Mindfulness as medicine: A powerful tool for pain and addiction

Mindfulness training has made its way into school districts, self-help and health books, and workplaces. One day soon, it could also be widely offered as a "medicine" for some physical and mental health conditions.

A particular form of mindfulness emphasizing pleasure is proven to work as well as a starting dose of a narcotic for pain and better than a traditional psychotherapy treatment for substance abuse, according to Eric Garland, PhD, a professor in the College of Social Work at the University of Utah and director of the Center on Mindfulness and Integrative Health Intervention Development.

Mindfulness may be helpful for many conditions beyond chronic pain and addiction.

The techniques that we teach are also very likely effective treatments for depression, anxiety, post-traumatic stress disorder, and simply increasing resilience in people without any diagnosable mental health conditions."

Eric Garland, PhD, Professor, College of Social Work, University of Utah

What is mindfulness?

Mindfulness might seem like a way to relax. But as a form of therapy, mindfulness is a kind of mental training for cultivating awareness, Garland says. Mindfulness means focusing attention on your thoughts, emotions, and body sensations in the moment you're experiencing them. The goal isn't to try to push these away, or to make them stay, but "watching your experience as if you were a witness," he says. "It's a practice of wakefulness, of becoming awake to the way your mind works and becoming aware of how you're operating in life." 

Garland studies Mindfulness-Oriented Recovery Enhancement (MORE), a specific form of mindfulness therapy. MORE therapy sessions include an important additional component: teaching people how to mindfully savor pleasure, meaningful experiences, and joy. 

That might mean, for example, focusing as you hear or see something beautiful or taste something delicious. Then, when you notice those feelings, you turn your attention inward, Garland says, "to savor the positive inner feeling and to absorb it deeply inside yourself, like water seeping into the soil."

Mindfulness as medicine

In a scientific study Garland and his team conducted, they found 15 minutes of mindfulness meditation can reduce pain by about 30%. This is an equivalent amount of pain relief as that provided by five milligrams of oxycodone, a common starting dose for the medication.

Chronic physical pain often also hurts people emotionally. People feel hopeless and worry the pain will never end, preventing them from living their lives fully. Mindfulness helps people with chronic pain separate emotional and physical reactions and think about pain as physical sensations, Garland says. That decreases pain intensity by changing how the brain processes pain, he adds. 

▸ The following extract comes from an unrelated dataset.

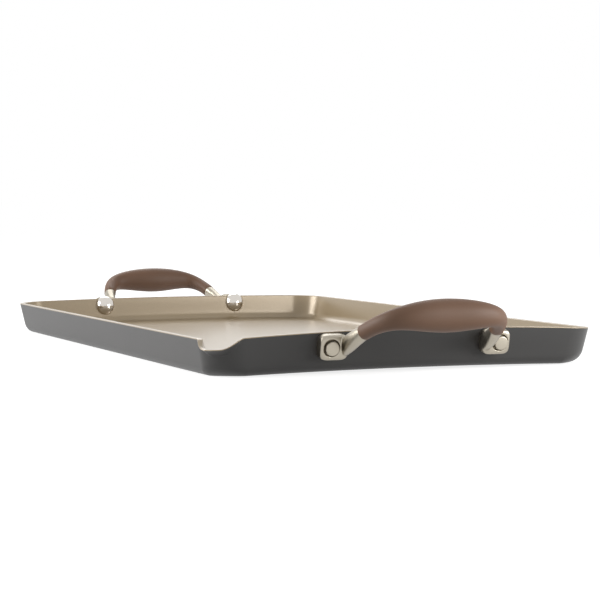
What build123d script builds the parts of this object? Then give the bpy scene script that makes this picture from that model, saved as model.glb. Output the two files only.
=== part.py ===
from build123d import *
import os
from math import cos, pi, radians, sin, tan

# Double burner griddle, in millimetres.
# The origin is the middle of the flat base. +X runs along the pan towards the front handle, +Z is up,
# and the pour spout is in the corner at +X and -Y.

# Pan. The long rims are straight and level. The two short rims rise to a low crown in the middle, which is
# higher at the front and changes evenly along the pan.
RIM_LENGTH = 468.0
RIM_WIDTH = 260.0
WALL_HEIGHT = 22.5
FRONT_CROWN = 4.0
REAR_CROWN = 1.6
WALL_LEAN = 11.4
METAL_THICKNESS = 3.2
COATING_THICKNESS = 0.4
RIM_CORNER_RADIUS = 22.0
FOOT_CORNER_RADIUS = 20.6
OUTER_BOTTOM_RADIUS = 6.6
INNER_BOTTOM_RADIUS = 6.0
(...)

It hasn't yet been proven in research, but savoring healthy pleasure could also decrease pain intensity by making the brain produce endorphins, which reduce pain, Garland says. Brain research has shown that savoring increases activity in the brain's rewards system, Garland adds, which is associated with decreased pain.

Mindfulness to treat addiction takes a similar approach-;with a slightly different focus. It tackles the compulsion of addiction by cultivating both self-awareness and self-control. People become aware of their automatic reactions and habits around using substances and then can better control their choices, Garland says.

Learning to savor positive experiences helps with both conditions, he adds. For those suffering from addiction, Garland has found that as the brain and body become more sensitive to healthy pleasures, craving is reduced. Among people treated with MORE, Garland has also found they're nearly twice as likely as those treated with supportive psychotherapy to have stopped misusing opioids nine months later.

Limitations to mindfulness treatments

Like a drug for pain, though, a "dose" of mindfulness doesn't last forever. Currently, science doesn't have a thorough explanation for why, though Garland thinks this is because the brain returns to its habitual patterns. However, with months or years of practice, the brain becomes set to a more mindful baseline. 

Mindfulness studies back this up, Garland says. His work has found that an eight-week mindfulness treatment reduces addictive behavior and pain, and these reductions last at least nine months later. 

Mindfulness clearly offers many benefits. But is there anyone who shouldn't use it, or for whom the practice might not be safe? Garland says that although mindfulness is safe and beneficial for many people, it's not yet known for whom mindfulness works for and for whom it doesn't. He does caution that all mindfulness training isn't equal, and the quality of the techniques taught depends on the skill of the teacher. 

He also cautions that people who have experienced trauma or post-traumatic stress disorder could experience flashbacks or intrusive memories during mindfulness meditation. These groups should be particularly careful to learn correct mindfulness techniques from a well-trained and licensed psychotherapist, he says.